In many ways, but most particularly in "Volupte de Langue"( pp.39) , whose margins are shaped like the curvilinear silhouettes of naked bodies, this collaboration ( between genders) attempts to materially cohere the normally inchoate process of writing a unified consciousness, the unsettled restlessness of trying to align an independent body's consciousness with a collected experience of words -- in their miniature battles and flirtations, rather than settling on a trajectory, aND & Damon actively open a fracturing… "Elsewhere a rose/ quartz sparrow nestles by the/ two authors, blessing/ the tracks they/leave in her/snow abode." (pp.38) They do their work at the borders of practice and theory and they are written from " inside the structure of the sentence", along the continually moving fault line of collaboration. And these borders are " not an edge along the fringe of society and experience but rather their very middle-- their between; [they] name the condition of doubt and encounter which being foreign to a situation provokes."(12) Like Hejinian's explication of the politics of language poetry's continually changing ideology, Pleasure TEXT Possession is occupied by " ever-shifting images, involving objects and events in constant need of re-definition and even literal renaming, and viewed against a constantly changing background."(13) Characterized by neologisms, parataxis, pun, and the visual text organizations of "Volupte de Langue" and the book's last poem, "E.n.t.r.a.n.c.e.d.", Damon & aND's is a poetics of the TEXT-- possessed by the pleasure of discontinuity, displacement, incongruity and DISpossession. It is a force built into and emanating from the democratic act of collaboration and reading, and as active participants, readers quickly realize that agency and with it possession, is a force within the act of signification -- a desire of language formulated by and of the TEXT. These poems are so much more than the theory that their interpretations lend themselves to. They are rich, personal, polysemous and polymorphic inventions that continually re-invent the language within which they were written. They out smart their own theory by practicing it beyond recognition.

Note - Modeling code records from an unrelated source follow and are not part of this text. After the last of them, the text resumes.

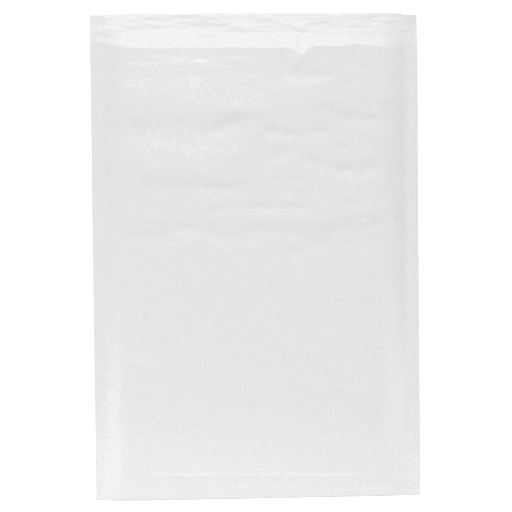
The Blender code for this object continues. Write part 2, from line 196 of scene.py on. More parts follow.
# Where a side seam hangs down or stands up. Each: its side, the y of its middle, half its length, how far in
# from the outer edge it starts and its drop
SEAM_DROPS = (
    (1, 0.1720, 0.012, 0.010, 0.0016),
    (-1, -0.1600, 0.110, 0.010, 0.0014),
    (1, -0.1600, 0.090, 0.028, -0.0026),
)

# How the folded sheet's mesh is spaced: its columns over half the padded body, over a shoulder and over a
# seam, and the least width of one beside the flap's edge
BODY_COLUMNS, SHOULDER_COLUMNS, SEAM_COLUMNS = 44, 9, 4
LEAST_COLUMN = 0.0004

# Its rows over the flap, round the mouth's fold, over the pressed mouth, under its crease, down the front,
# over the pressed line, down the bottom band and round the bottom fold, and how far the close rows reach
FLAP_ROWS, MOUTH_FOLD_ROWS, MOUTH_ROWS, CREASE_ROWS = 24, 14, 36, 16
FRONT_ROWS, LINE_ROWS, BAND_ROWS, BOTTOM_FOLD_ROWS = 170, 12, 28, 12
CREASE_ZONE = 0.012
LINE_ZONE = 0.006

# Its rows up the back to the flap, over the step onto the flap, over the flap and under the mouth
BACK_ROWS, STEP_ROWS, OVER_FLAP_ROWS, UNDER_MOUTH_ROWS = 40, 10, 8, 12

# The flat film's columns over a weld, over a shoulder and over the body, its rows down the mouth, down the
# body, down the bottom band and round its fold, how far above the lining's end that fold starts and how far
# each wall stays off the middle plane where they are welded
FILM_WELD_COLUMNS, FILM_SHOULDER_COLUMNS, FILM_BODY_COLUMNS = 2, 6, 20
FILM_MOUTH_ROWS, FILM_BODY_ROWS, FILM_BAND_ROWS, FILM_FOLD_ROWS = 10, 40, 8, 6
FILM_FOLD_START = 0.0002
WELD_CLEARANCE = 0.00001

# How many times as long the slack and the wrinkles fade under the mouth's crease as at the sides
CREASE_FADE = 1.5

SHARP_ANGLE = math.radians(50)
TOLERANCE = 0.000001

# The paper's roughness where its sheen noise is low and where it is high, and the range of that noise over
# which it changes
PAPER_ROUGHNESS = (0.42, 0.10)
SHEEN_RANGE = (0.465, 0.545)

# The sheen noise at which the painted sparkle specks of a patch begin, and at which they are full
SPECK_RANGE = (0.50, 0.375)

# How many times as fine as its grain a paper's tooth is
TOOTH_FINENESS = 4.0

# Least height of a bubble that is made, its clearance from the paper and where in the film's thickness its
# foot stands
LEAST_BUBBLE = 0.0008
BUBBLE_CLEARANCE = 0.0001
BUBBLE_FOOT = 0.9

# A bubble's dome: the rings of the ball that it is cut from, the height of the cut where the ball's radius
# is 1 and the power that flattens it
DOME_RINGS = 8
DOME_CUT = -0.01
DOME_POWER = 0.55

# Soft boxes, which look at the envelope's middle. Each: its name, its place, its width, its height and its
# strength, which is its radiance where white is 1
SOFT_BOXES = (
    ("top_soft_box", (0.0, 0.75, 1.1), 0.80, 0.30, 3.4),
    ("top_left_soft_box", (-0.60, 0.75, 1.1), 0.40, 0.40, 2.2),
    ("far_top_soft_box", (0.0, 1.30, 0.9), 0.90, 0.50, 4.0),
    ("low_top_soft_box", (0.0, 1.40, 0.35), 1.40, 0.30, 2.7),
    ("left_soft_box", (-0.80, -0.40, 1.0), 0.40, 0.40, 4.0),
    ("right_soft_box", (0.70, -0.35, 1.1), 0.40, 0.40, 2.7),
    ("near_soft_box", (-0.04, -0.36, 0.62), 0.80, 0.15, 3.6),
)
FILL_LIGHT = 0.342
SEEN_LIGHT = 1.0
FLOOR_GLOW = 0.70
FLOOR_HALF_WIDTH = 4.0

# The camera, as it was for the photo: its lens and its sensor's width in millimetres, its place and its turn
# in degrees
CAMERA_LENS, CAMERA_SENSOR = 85.0, 36.0
CAMERA_PLACE = (-0.0384, 0.0278, 0.8921)
CAMERA_TURN = (-1.733, -2.462, -0.537)


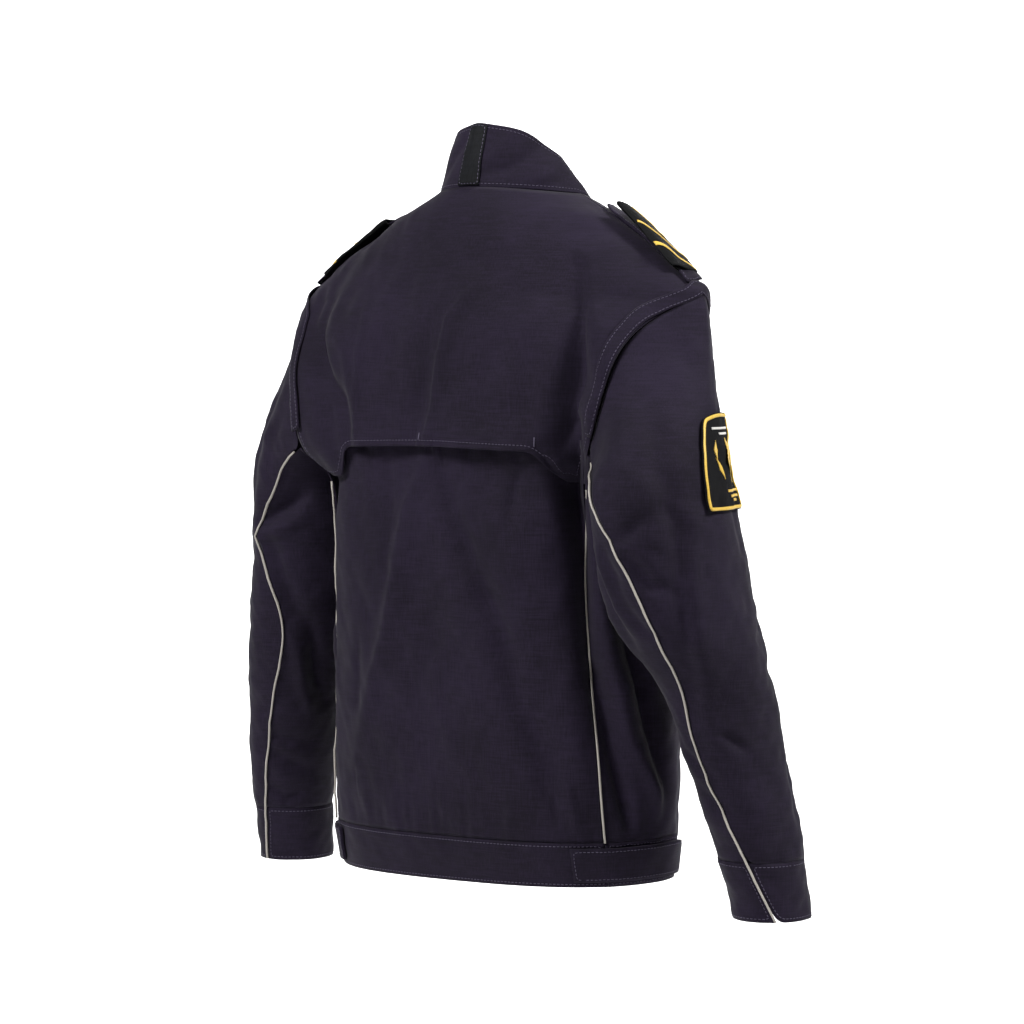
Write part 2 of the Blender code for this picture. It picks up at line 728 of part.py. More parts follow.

1. Hejinian, Lyn, The Language of Inquiry, from "Barbarism", University of California Press,2000,pp. 326.
2. From an interview with Bob Holman at About.com , http;??poetry.about.com/library/weekly/aa030299.htm 7/3/2007
3. Ibid.
4. From, "Séance of the Particulars", Pleasure TEXT Possession, Zasterle, La Guna, 2005, pp.11.
5. Barthes, Roland, The Pleasure of the Text, Hill and Wang, NY, 1975, pp.7.
6. Derrida, Jacques, "Force and Signification", Writing and Difference, the University of Chicago Press, 1978, pp,8.
7. Ibid, pp,6.
8. Ibid, pp.20
9. Ibid, pp.11.
10. Barthes, Roland, The Pleasure of the Text,Hill and Wang, NY, pp.8.
11. Derrida, Jacques, "Force and Signification", Writing and Difference, the University of Chicago Press, 1978, pp13
12. Hejinian, Lyn, The Language of Inquiry, from "Barbarism", University of California Press,2000,pp. 328 13. Ibid.